In any case, that’s how you do it. Take no action until there’s a prepackaged plan ready to go in Congress that has buy-in from all the key players: the White House, congressional leadership of both parties etc. Not easy. But it’s not impossible.

What Trump is actually doing is designed not to get a good outcome but rather to avoid blame for a bad outcome. That’s a major difference. Indeed, the way he’s going about it makes getting a legislative fix much harder. Now Democrats will rightly see any negotiations with the President on this front as negotiation with a bad actor. It’s not much better for the GOP. The real legislative problem here is on the Republican side. This triggers as significant intra-party fight under duress. No Republican leaders can be happy about that. Let’s hope they can make something happen. But the President’s approach is designed to make such an effort fail.

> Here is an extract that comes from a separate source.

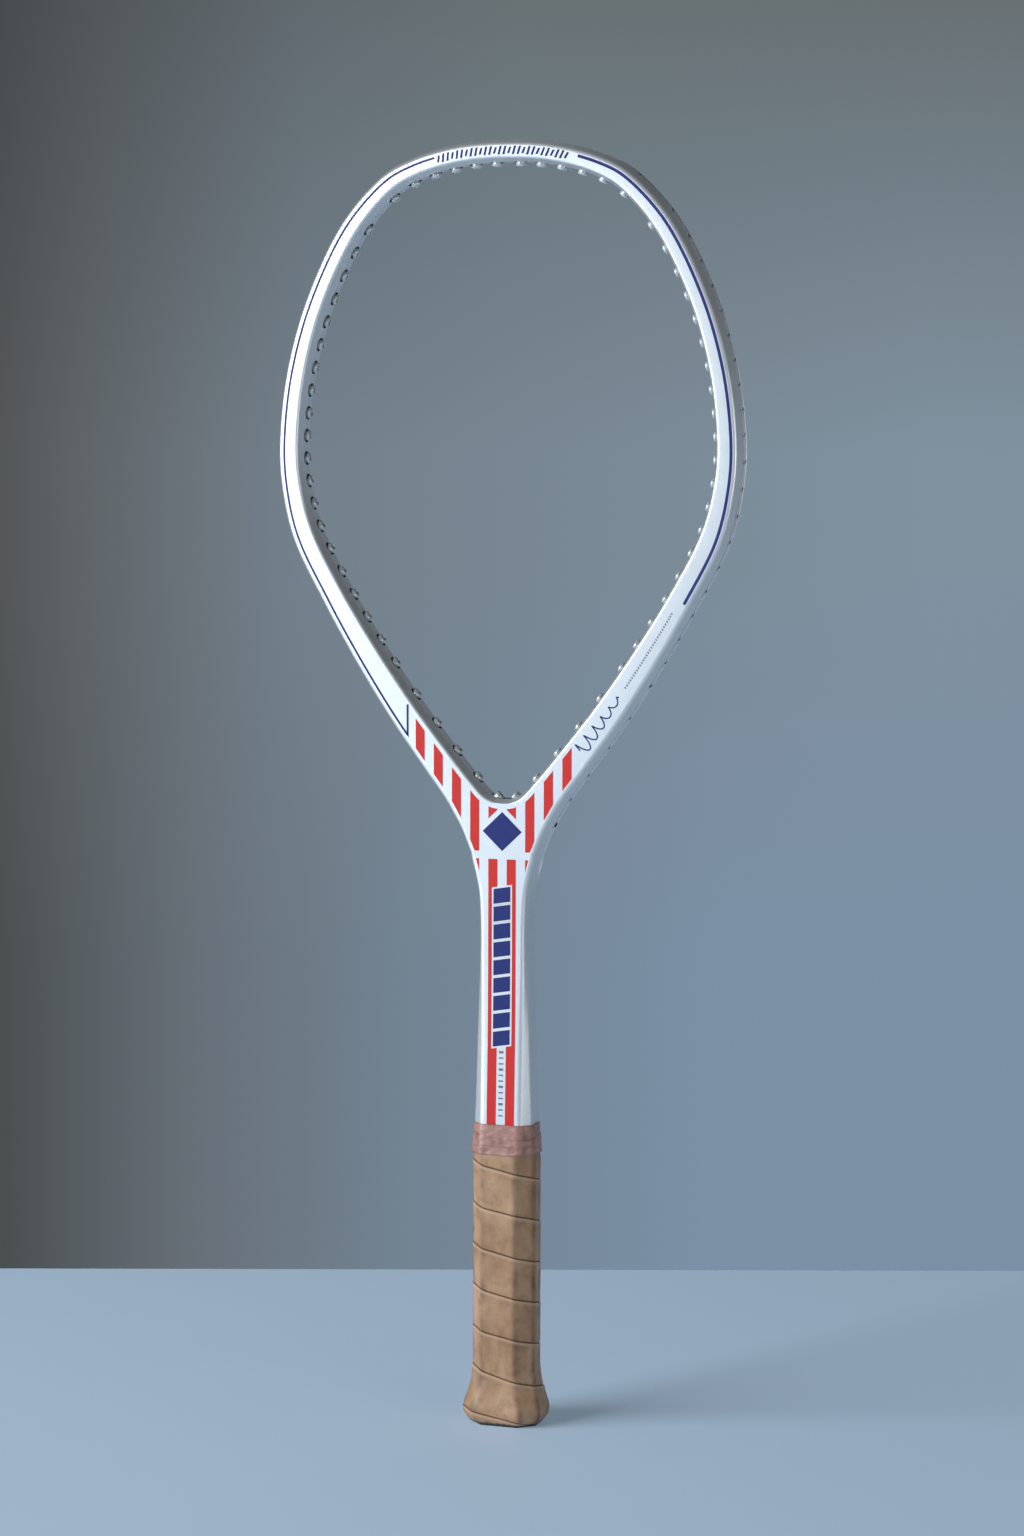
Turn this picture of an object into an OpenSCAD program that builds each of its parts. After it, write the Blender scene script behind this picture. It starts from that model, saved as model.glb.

What the President is doing is the executive action equivalent of flying the plane up to 10,000 feet, tossing the Dreamers out the door and yelling after them, “I hope you have a parachute or if you don’t that Paul Ryan can get you one really fast!’ Actually, one small difference. He had Jeff Sessions toss them out of the plane. The big picture is the same: this is an approach meant not to achieve any good outcome but to get out of the blame when bad things start happening.